In Uncategorized on 05/17/2022 at 15:21

Judge David Gustafson confronts the old “seal one document, seal ’em all” problem which bedevilled the original new, improved, jim-handy (yeah, most affirmative, roger that) DAWSON electronic docket system. Now it seems that the Genius Baristas have so far pulled their thumbs out, that only individual documents can now be sealed, while the rest of the electronic docket may be available to the public, as intended by Section 7461.

Of course, that which was previously enveloped in the all-encompassing sealing must be individually released, rather like prisoners at the end of Act I of Fidelio.

Lawrence W. Doyle & John F. Moynihan, Docket No. 4865-19W, filed 5/17/22, are engaged with IRS in an unseal-athon. This started with one document, but 25 (count ’em, 25) others got involved.

Of course, the sealing started a year ago. See my blogpost “Stealth and Unstealth,” 4/28/21.

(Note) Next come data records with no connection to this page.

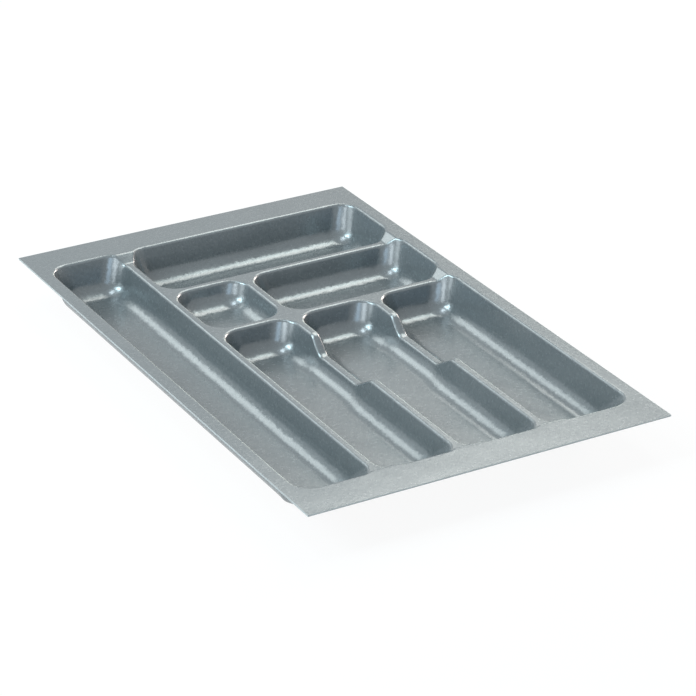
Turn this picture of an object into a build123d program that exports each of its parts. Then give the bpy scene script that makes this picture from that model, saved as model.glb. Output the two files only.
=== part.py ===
from build123d import *
from math import cos, radians, tan
import os

# A drawer's cutlery tray: one sheet of plastic, drawn down over a mould into
# seven compartments and trimmed square, so the whole tray is a single piece.
# Lengths are millimetres and angles are degrees. +X is the tray's right,
# +Y its rear and +Z up, as seen by whoever opens the drawer.
# The origin is the centre of the face that the tray stands on.

# Sheet and flange
sheet = 1.5  # thickness
side_flange = 12.5  # width of the flange left and right of the compartments
end_flange = 33.0  # width of the flange in front of and behind the compartments

# Compartments, measured level with the flange's top
long_pan_width = 69.7
left_slot_width = 69.5
middle_slot_width = 72.0
right_slot_width = 73.8
rear_pan_length = 79.7
middle_pan_length = 84.0
slot_length = 282.3
pan_depth = 32.5  # from the flange's top to the compartments' floor
small_pan_depth = 26.5  # the small square compartment is shallower
wall_draft = 13.0  # lean of every wall but those at the tray's front
front_lean = 45.0  # lean of the sloping walls at the tray's front
corner_radius = 17.0
floor_corner_radius = 20.0  # the corners widen towards the floor
floor_radius = 16.0  # where the walls run into the floors

# Dividers, whose crests lie below the flange and climb to it on short ramps
crest_width = 7.0
crest_drop = 6.5
rim_radius = 2.8  # rounding of the crests and of the compartments' rims
ramp_lean = 52.0
ramp_inset = 2.8  # from a compartment's outer rim to the upper end of a ramp
ramp_radius = 4.0
ramp_corner_radius = 14.0

# Finger dip, where the dividers between the three slots are lower
dip_drop = 14.0  # below the crests
dip_setback = 41.5  # from the slots' rear edge to the upper end of the dip's rear slope
dip_rear_run = 14.0
dip_floor_length = 59.5
dip_front_run = 22.5
dip_radius = 9.0
dip_wall_radius = 60.0  # where a slot's wall steps outwards beside the dip

overrun = 2.0  # how far a cut reaches past the face that it opens


def lean_in(drop, lean):
    """Return how far a wall of this lean comes inwards over this drop."""
    return drop * tan(radians(lean))


# Levels
flange_top = pan_depth + sheet
crest_level = flange_top - crest_drop
dip_level = crest_level - dip_drop

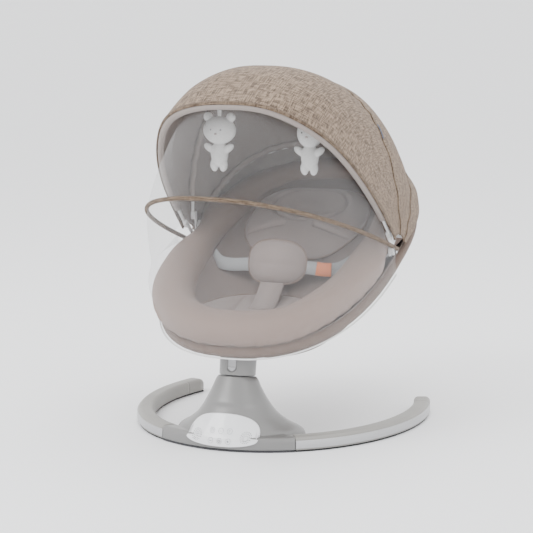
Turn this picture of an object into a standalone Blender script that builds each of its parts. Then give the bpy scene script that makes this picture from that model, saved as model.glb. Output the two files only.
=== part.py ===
"""Electric baby swing.

A horseshoe base carries a motor pedestal at its front.  A leaning neck on the
pedestal turns from side to side and holds a steel ring with the cloth cradle.
A three-bow hood and a hoop with an insect net turn on hinges at the ring's sides.

Units are metres.  +Z is up, -Y is the front, X = 0 is the plane of symmetry and
the floor is Z = 0.
"""

import math

import bmesh
import bpy
from mathutils import Matrix, Vector

GAP = 0.0004                    # clearance between pieces that touch
SHARP_ANGLE = math.radians(35)  # edges steeper than this stay sharp

# Base ring: the outer edge of the horseshoe is an ellipse.
RING_Y = 0.0231
RING_HALF_WIDTH = 0.270
RING_HALF_DEPTH = 0.327
ARM_WIDTH = 0.032
ARM_TOP = 0.027
STRIP_HEIGHT = 0.003
SEAM_ANGLE = math.radians(61.7)
CAP_ANGLE = math.radians(-14.5)
END_ANGLE = math.radians(-25.0)
TRIM_DEPTH = 0.002
TRIM_LOW, TRIM_HIGH = 0.0065, 0.0215

# Pedestal and neck.
WALL = 0.003
NECK_Y = RING_Y - 0.243
NECK_Z = 0.1205
NECK_TILT = math.radians(9.0)
NECK_RADIUS = 0.0325
NECK_LENGTH = 0.0445
SHAFT_RADIUS = 0.010
SWING_PITCH_RADIUS = 0.036
PINION_PITCH_RADIUS = 0.009
TOOTH_MODULE = 0.0015
GEAR_LEVEL = -0.083             # along the neck's axis, from its lower end
SHAFT_TOP = 0.034
PIN_RADIUS = 0.004
PIN_LEVEL = 0.0535              # recline pin, along the same axis
LUG_HALF = 0.0110               # half the lug's width, and the radius of the eyes round the pin
EYE_RADIUS = 0.0090
BRACKET_HALF = 0.0190

# Control panel: a leaning plate with an arched outline.
PANEL_CENTRE = Vector((0.0, RING_Y - 0.3165, 0.0360))
PANEL_LEAN = math.radians(25.5)
PANEL_HALF_WIDTH = 0.0675
PANEL_RISE, PANEL_DROP = 0.0430, 0.0135
PANEL_SILL = -0.0145
BUTTON_RADIUS = 0.0046

# Cradle: its rim lies in a plane that rises to the back.
HINGE_Y = RING_Y + 0.040
HINGE_Z = 0.317
RIM_TILT = math.radians(21.0)
RIM_HALF_WIDTH = 0.177
RIM_FRONT, RIM_BACK = 0.332, 0.278
RIM_LEVEL = 0.0095              # rim's centre line above the hinge axis
RIM_FULLNESS = 2.6
ROLL_RADIUS = 0.031
TUBE_RADIUS = 0.008
TUBE_OUT, TUBE_DOWN = 0.0254, 0.0303
BELLY_POLE = Vector((0.0, RING_Y + 0.005, 0.128))
BELLY_POWER = 2.2
PAD_THICKNESS = 0.014

# Hood: reach from the hinge axis at each angle above the horizontal front.
HOOD_HALF_WIDTH = 0.214
HOOD_FULLNESS = 2.62
HOOD_REACH = ((17.5, 0.459), (41, 0.446), (55, 0.415), (68, 0.378), (83, 0.328), (100, 0.310),
              (120, 0.289), (138, 0.272), (150, 0.302), (157, 0.330), (165, 0.334))
FRONT_BOW_ANGLE, MID_BOW_ANGLE, REAR_BOW_ANGLE, HOOD_END_ANGLE = 41.0, 83.0, 138.0, 162.0
HOOD_THICKNESS = 0.0024
BOW_RADIUS = 0.0030

# Insect net.
NET_HALF_WIDTH = 0.214
NET_FULLNESS = 2.25
NET_REACH = ((-26, 0.352), (-18, 0.368), (-10, 0.388), (0, 0.415), (17.5, 0.459), (41, 0.432), (50, 0.414))
NET_HOOP_ANGLE = 17.5
NET_HOOP_RADIUS = 0.0036
NET_THICKNESS = 0.0012

# Toys hang under the hood.
TOY_X = 0.088
TOY_Y = RING_Y - 0.110
TOY_TOP = 0.578
TOY_HANG = 0.636

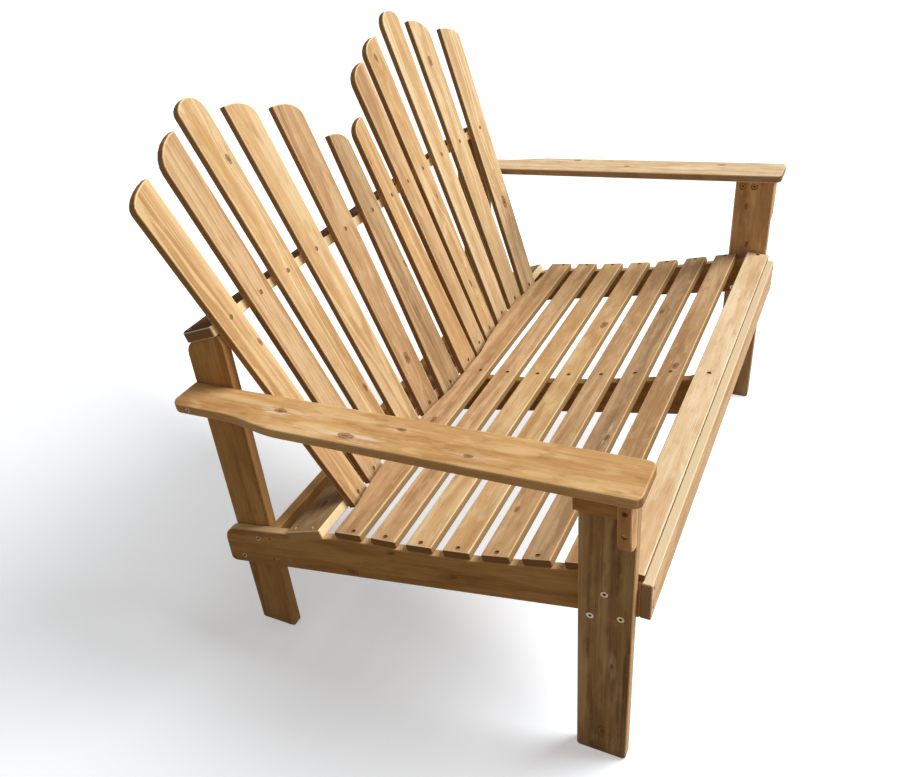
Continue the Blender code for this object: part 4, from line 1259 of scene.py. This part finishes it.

But IRS suggests this may all be for naught, as DC Cir put paid to Cooper and Lacey back in January, in Li v Com’r, 20-1245, filed 1/11/21. Mandy Mobley Li, pro se (natch), exhausted DC Cir’s patience, and they held that no award equals no jurisdiction, per Section 7623(b)(4). So whatever the Ogden Sunseteers did or didn’t do, neither Tax Court nor anyone else can say Word One.

For Mandy Mobley’s story, see my blogpost “Ran the Checklist,” 4/6/20.

Taishoff says DC Cir has made mincemeat of the whole tax whistleblower system. All the Ogden Sunseteers have to do is do nothing; no award, no Tax Court jurisdiction (and Tax Court’s jurisdiction is expressly “exclusive,” so no one else can look either).

So thanks to DC Cir, the brand-new Chief Whistler Mr. John W. (“Hoppin’ John”) Hinman has the easiest job in the world; he can run the 100% sequester.

Judge Gustafson does order the uncontested documents unsealed, although to what purpose remains doubtful. It’s doubtful if he has jurisdiction to do even that much.


In Uncategorized on 05/16/2022 at 16:33

So many expert witness jousts involve mixed questions of fact and law. And expert knowledge is essential in sorting out facts so as to make them intelligible to the trier of fact. But the judge decides when the expert has stepped out of bounds, to expound the law, or worse, to advocate. Here Judge Mark V. Holmes, summarizing in CFM Insurance Inc., et al, Docket No 10703-19, filed 5/16/22.

Judge Holmes has some thoughts that bring a grin to my battered visage.

“We began by agreeing with petitioner that it is correct that there is a fairly hard rule that expert testimony about domestic law is generally not admissible. This rule is usually accompanied by the line that ‘testimony about the law does not assist the court.’ Judges may pretend this is so, but in their hearts they know that many of the lawyers and sometimes even the witnesses who appear before them know much more about the law than they do.

“The rule would be a weak one if it was helpfulness in reaching the correct result that we focused on. But the rule would be a strong one if we focused on the difference between findings of fact and conclusions of law. Courts mostly serve as human lie detectors in evaluating testimony — they ask if the witness broke down on cross, engaged in self-contradiction, or told an incoherent story. Judges are not supposed to conduct private investigations outside the record into the facts of a case. But in reaching a legal conclusion, a judge is less constrained. He is able to consult his own resources and expertise, and looks to the advocates who appear before him for help in where to look. We expect lawyers to zealously advocate for their clients; we’re suspicious of witnesses who do so.” Order, at p. 1-2.

IRS was looking to eviscerate the petitioner’s expert’s report. Judge Holmes only cuts off a couple sentences. And this is as good a statement of the principles as I’ve seen.